Vivianne Westwood takes a bow at the end of her Spring-Summer 2003 fashion show in Paris. Credit: Bassignac/Benainous/Gamma-Rapho/Getty Images
John Fairchild, then the all-powerful editor of Women’s Wear Daily, conferred his blessing in 1989. In his view, she was one of the six most influential designers of the 20th century, along with Yves Saint Laurent, Karl Lagerfeld, Giorgio Armani, Christian Lacroix and Emanuel Ungaro. Westwood was the only woman, the only Brit, and the only designer on his list who was not already a multi-million-dollar brand. (In 1989, she was still living in an ex-council flat in South London and was “virtually bankrupt,” according to Jane Mulvagh’s 1998 biography, “Vivienne Westwood: An Unfashionable Life.”)
Style writer Peter York summed her up in a 1990 documentary: “All the things that fuel her, and all the obsessions she builds her work around are typically British: The whole thing about class and sex, the particular obsession with the Queen.
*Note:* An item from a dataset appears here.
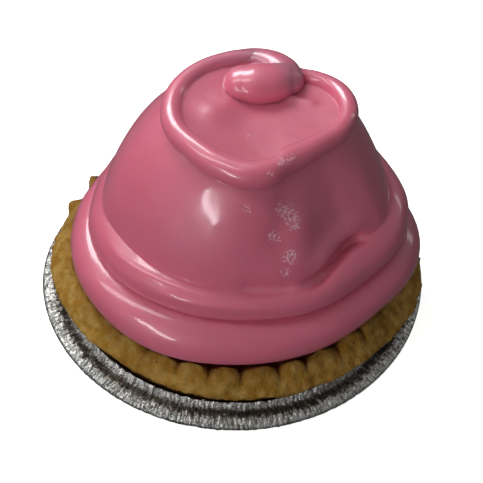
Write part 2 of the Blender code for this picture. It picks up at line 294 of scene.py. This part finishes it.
def buildTin():
    rows = tinRows()
    draw = random.Random(tin["seed"])
    columns = tin["crinkles"] * tin["columnsPerCrinkle"]
    tall = [draw.uniform(0.3, 1.3) for _ in range(tin["crinkles"])]
    lean = [draw.uniform(-0.5, 0.5) for _ in range(tin["crinkles"])]
    bm = turnedGrid(columns, len(rows))
    across = bm.verts.layers.float.new("across")  # 0 at the flange's inner edge, 1 at the rim
    for vertex, column, row in columnAndRow(bm):
        radius, height, reach = rows[row]
        degrees = 360 * column / columns
        vertex[across] = 1 + (radius - tin["rimRadius"]) / tin["flangeWidth"]
        out = polar(1, 0, degrees)
        place = out * 60 + Vector((0, 0, radius * 900))
        drift = 0.35 * noise.noise(place) * tin["columnsPerCrinkle"]
        k = int(column / tin["columnsPerCrinkle"])
        share = (column + drift) / tin["columnsPerCrinkle"] + lean[k] * (radius - 0.039) * 40
        wave = math.cos(math.tau * share) * tall[k] * tin["crinkleDepth"] * reach
        for turns, inward, shift, depth in tin["creases"]:
            wave += noise.noise(out * turns + Vector((shift, 0, radius * inward))) * depth * min(1, reach)
        onWall = min(1, height / tin["depth"]) * min(1, max(0, -3 * vertex[across]))
        flute = onWall * tin["fluteDepth"] * math.cos(math.tau * tin["flutes"] * column / columns)
        vertex.co = polar(radius + flute, height + wave, degrees)
    closeUp(bm)
    return makePiece("foil_tin_crinkled", bm, foilMaterial(), "foil_tin")


# Pastry case

pastry = {
    "crimps": 33, "columnsPerCrimp": 20, "faceRows": 14, "firstNotch": -94.7, "unevenness": 0.12,
    "seed": 7, "lipRow": 11, "lumps": [(230, 0.00050), (620, 0.00034), (1400, 0.00014)], "lumpsDown": 0.00024,
    "crownRoundness": 2.4, "crestHeight": 0.0262, "crestRadius": 0.0351,
    "bellyHeight": 0.0216, "faceRoundness": 1.7, "raggedness": 0.0019, "lipTuck": 0.0016,
    "recessRadius": 0.0308, "recessHeight": 0.0222,
    "bellyRadius": [
        (-170, 0.0399), (-150, 0.0394), (-125, 0.0384), (-90, 0.0391), (-60, 0.0396), (-35, 0.0404),
        (-14, 0.0417), (2, 0.0404), (25, 0.0400), (60, 0.0402), (100, 0.0402), (125, 0.0396), (140, 0.0380),
        (151, 0.0374), (161, 0.0386), (173, 0.0391),
    ],
    "knobs": [  # (degrees, radius, height, size, swell) of the lumps at the back left
        (157, 0.0356, 0.0246, 0.0019, 0.0024), (169, 0.0368, 0.0236, 0.0017, 0.0020),
        (147, 0.0352, 0.0246, 0.0016, 0.0010),
    ],
    # darker at the front than at the sides and back
    "darkeningByAngle": [(180, 0.0), (-135, 0.0), (-110, 0.10), (-85, 0.28), (-50, 0.15), (-20, 0.0), (90, 0.1)],
    "notchDepth": [
        (-160, 0.0002), (-125, 0.0003), (-108, 0.0011), (-90, 0.0018), (-60, 0.0018), (-35, 0.0010), (0, 0.0009),
        (90, 0.0012), (150, 0.0010), (180, 0.0005),
    ],
    "lipHeight": [(180, 0.0170), (-150, 0.0180), (-90, 0.0186), (-30, 0.0180), (0, 0.0174), (90, 0.0180)],
}
# brown also paints the shade under the lip and in the notches
pastryLook = {
    "gold": (0.36, 0.178, 0.021), "pale": (0.50, 0.31, 0.080), "brownAndShade": (0.10, 0.032, 0.003), "roughness": (0.66, 0.9),
    "broadSize": 0.009, "mottleSize": 0.0024, "crumbSize": 0.0006, "speckSize": 0.0015, "crumbDepth": 0.0006,
    "sheen": 0.2,
}


def pastryMaterial():
    recipe = Recipe("pastry")
    place = recipe.place()
    broad, crumb = recipe.noise(place, pastryLook["broadSize"], 3), recipe.noise(place, pastryLook["crumbSize"], 3, 0.6)
    mottle = recipe.noise(place, pastryLook["mottleSize"], 4, 0.6)
    bakedAndShade = recipe.attribute("bakedAndShade")
    colour = recipe.blend(recipe.between(mottle, 0.40, 0.62), pastryLook["gold"], pastryLook["pale"])
    specks = recipe.between(recipe.noise(place, pastryLook["speckSize"], 2), 0.68, 0.80) * 0.7
    # the per-vertex darkening holds painted shade under the lip and in the notches, and a darker crest and front
    brownedAndShaded = bakedAndShade * 0.8 + specks + recipe.between(broad, 0.45, 0.75) * 0.35 + recipe.between(crumb, 0.56, 0.8) * 0.5
    colour = recipe.blend(recipe.between(brownedAndShaded, 0, 1), colour, pastryLook["brownAndShade"])
    smooth, rough = pastryLook["roughness"]
    return recipe.finish(
        Base_Color=colour, Roughness=smooth + (rough - smooth) * mottle,
        Normal=recipe.bump(crumb * 0.6 + mottle * 0.4, pastryLook["crumbDepth"], 0.8),
        Specular_IOR_Level=pastryLook["sheen"],
    )


def caseRows(degrees, crown):
    # (radius, height, how rough, how baked and shaded) from the middle of the underside, over the rim and into the
    # recess
    floor, depth, wall = tin["wall"] + gap, tin["depth"], tin["wall"] + 2 * gap
    inner, base = tin["rimRadius"] - tin["flangeWidth"] - wall, tin["baseRadius"] - wall
    belly, lip = readRound(pastry["bellyRadius"], degrees), readRound(pastry["lipHeight"], degrees)
    crest, crestRadius = pastry["crestHeight"], pastry["crestRadius"]
    notch = readRound(pastry["notchDepth"], degrees)
    rows = [(0, floor, 0, 0), (base * 0.5, floor, 0, 0), (base, floor, 0, 0)]
    rows += [(base + (inner - base) * t, floor + (depth - 2 * gap - floor) * t, 0, 0) for t in (0.3, 0.7, 1.0)]
    # painted shadow: the tuck under the lip and the lip's lower edge get a high darkening value, which turns them dark
    # brown
    start, end = (inner, depth + tin["beadHeight"] + gap), (belly - pastry["lipTuck"], lip)
    for t in (0.0, 0.35, 0.7, 0.9):
        rows.append((start[0] + (end[0] - start[0]) * t, start[1] + (end[1] - start[1]) * t, 0.6 * t, 1.6))
    for t in (0.0, 0.18, 0.4, 0.65, 0.85):
        side = math.sin(math.pi / 2 * t)
        height = lip + (pastry["bellyHeight"] - lip) * t
        rows.append((end[0] + (belly - end[0]) * side, height, 1, 0.9 * (1 - t) ** 3))
    for k in range(pastry["faceRows"] + 1):
        share = 1 - k / pastry["faceRows"]
        drop = (1 - crown) * notch * (1 - share)
        rise = (crest - pastry["bellyHeight"]) * (1 - share ** pastry["faceRoundness"])
        # painted shade: the notches between crimps are darkened near the crest; the face also gets darker towards the
        # crest
        rows.append((crestRadius + (belly - crestRadius) * share, pastry["bellyHeight"] + rise - drop, 1,
                     0.5 * (1 - share) ** 1.6 + min(1, notch * 700) * 1.6 * (1 - crown) ** 3 * (1 - share) ** 3))
    top, recess = rows[-1][1], (pastry["recessRadius"], pastry["recessHeight"])
    for t in (0.12, 0.3, 0.5, 0.75, 1.0):
        rows.append((crestRadius + (recess[0] - crestRadius) * t, top + (recess[1] - top) * t, 0.3 * (1 - t), 1))
    return rows + [(recess[0] * 0.5, recess[1], 0, 1), (0, recess[1], 0, 1)]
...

You couldn’t develop those anywhere else.”
Vivienne Westwood and her husband and fellow designer Andreas Kronthaler at Paris Fashion Week in 2013. Credit: Pascal Le Segretain/Getty Images
In 1992, Westwood married an Austrian design student, Andreas Kronthaler, 25 years her junior. They worked as co-designers, before he took over her ready-to-wear line in 2016. In a statement released with the announcement of her death Kronthaler said, “I will continue with Vivienne in my heart. We have been working until the end and she has given me plenty of things to get on with. Thank you darling.”
Westwood was an outspoken advocate for the planet, often promoting quality over quantity when it came to fashion consumption. For her Fall-Winter 2019/20 show at London Fashion Week, Westwood sent models, actors, and activists down the runway with political signs — one of which read “What’s good for the planet is good for the economy.”
The Vivienne Foundation, a not-for-profit company, founded by Westwood, her sons & granddaughter in late 2022, will officially launch next year. According to her spokespeople it will “honour, protect and continue the legacy of Vivienne’s life, design and activism.”